The contract contains some provisions in favor of the company, to which we have not adverted. They do not appear to have been challenged in the court below, and have not been here. They are, therefore, not before us for consideration, and we pass them by without remark.

It does not appear that Hensley had any authority to enter into the contract forced upon him at Parkersburg. The original contract included the Baltimore road. The Parkersburg contract could not, therefore, in any wise, affect his rights with respect to the defendant. The court instructed the jury properly on the subject. It must be laid out of view as an element in the case.

The question made by the company upon the Sunday law of West Virginia does not, in our view, arise in this case. We have already shown that the defendant proved upon the trial that it was impossible to forward the cattle on Sunday, for want of cars. And it is fairly to be presumed that no other reason was given for the refusal at that time. It does not appear that any thing was then said as to the illegality of such a shipment on the Sabbath.

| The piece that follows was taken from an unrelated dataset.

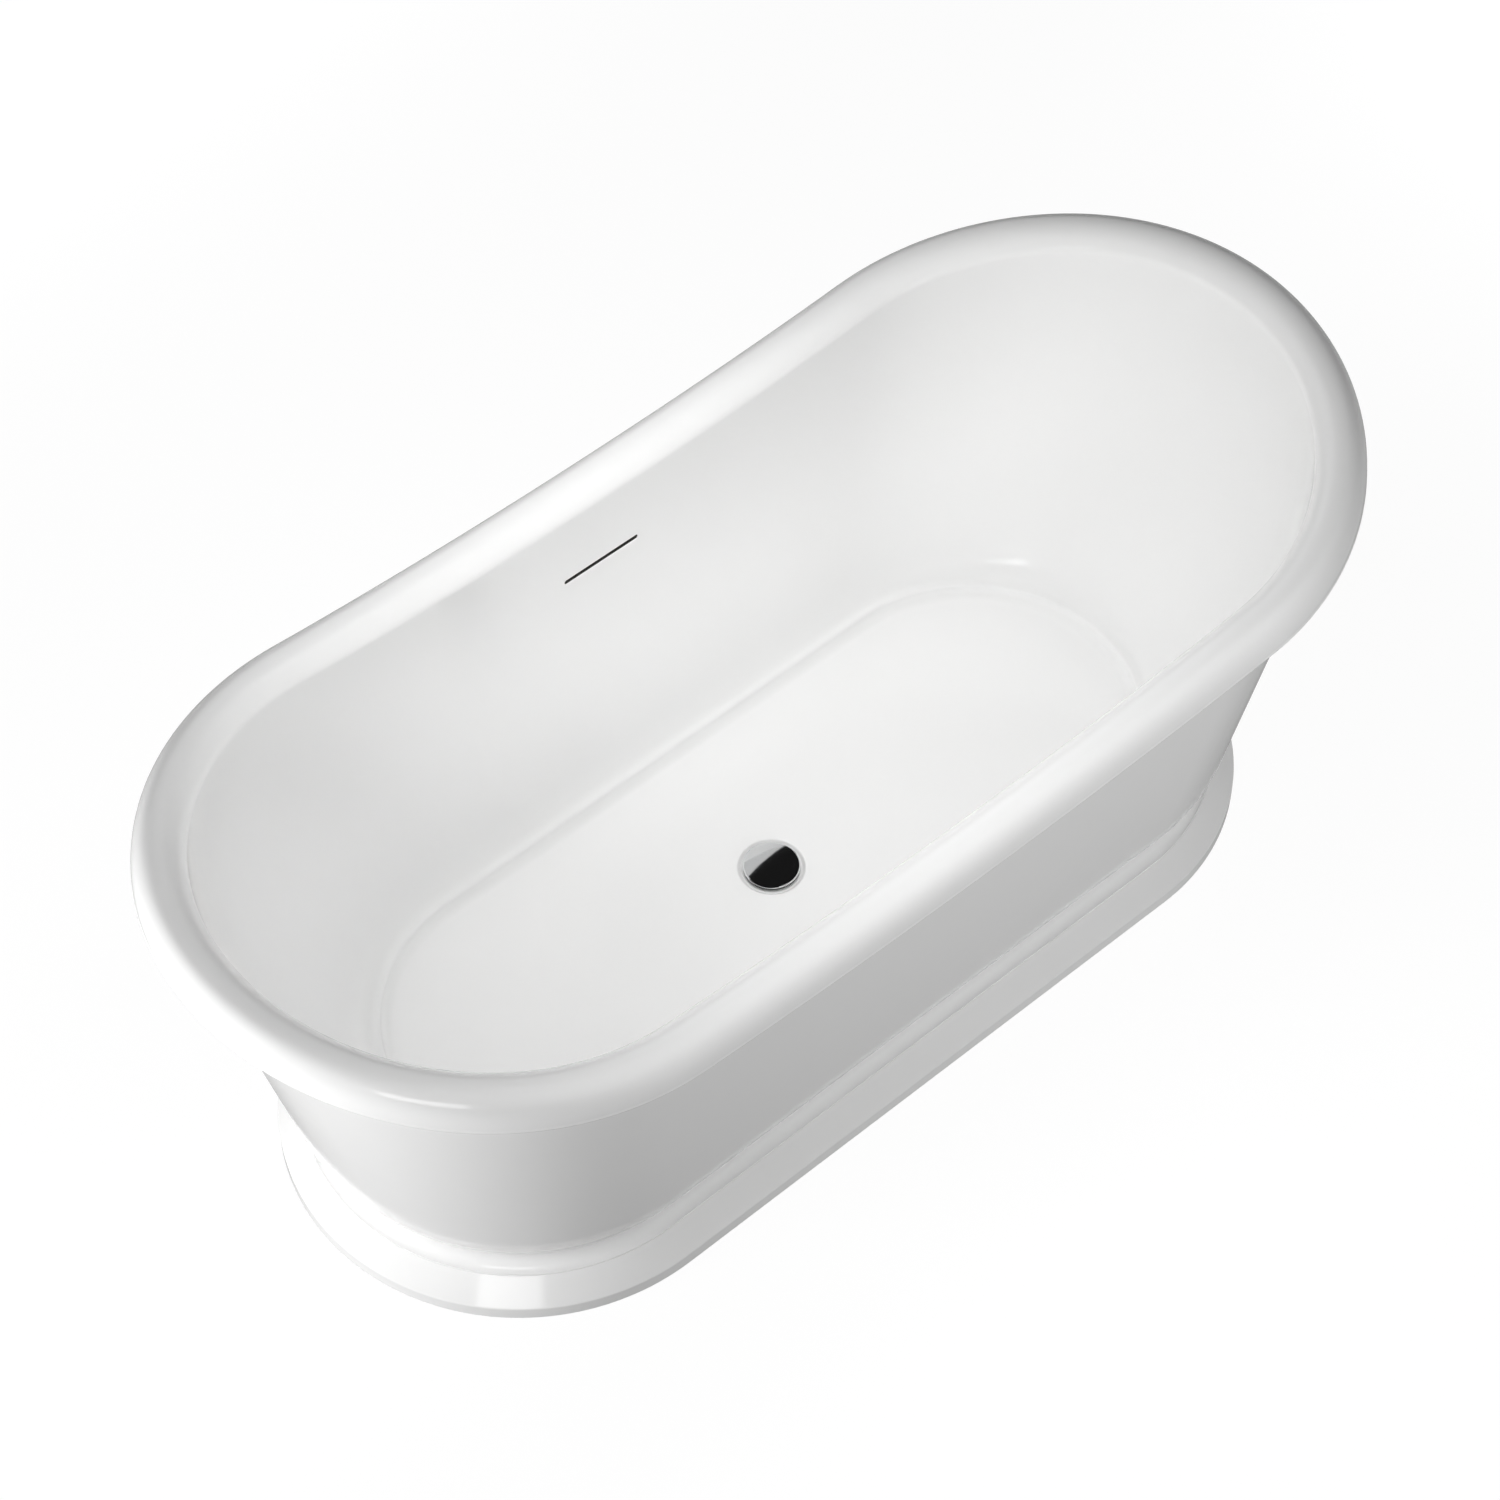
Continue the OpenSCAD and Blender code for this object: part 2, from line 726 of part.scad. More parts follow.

This point was an after-thought, suggested by the pressure and exigencies of the case.

Where a party gives a reason for his conduct and decision touching any thing involved in a controversy, he cannot, after litigation has begun, change his ground, and put his conduct upon another and a different consideration. He is not permitted *268 thus to mend his hold. He is estopped from doing it by a settled principle of law. Gold v. Banks, 8 Wend. (N.Y.) 562; Holbrook v. White, 24 id. 169; Everett v. Saltus, 15 id. 474; Wright v. Reed, 3 Durnf. & E. 554; Duffy v. O'Donovan, 46 N.Y. 223; Winter v. Coit, 7 id. 288. The judge below committed no error in refusing to charge as requested upon this subject.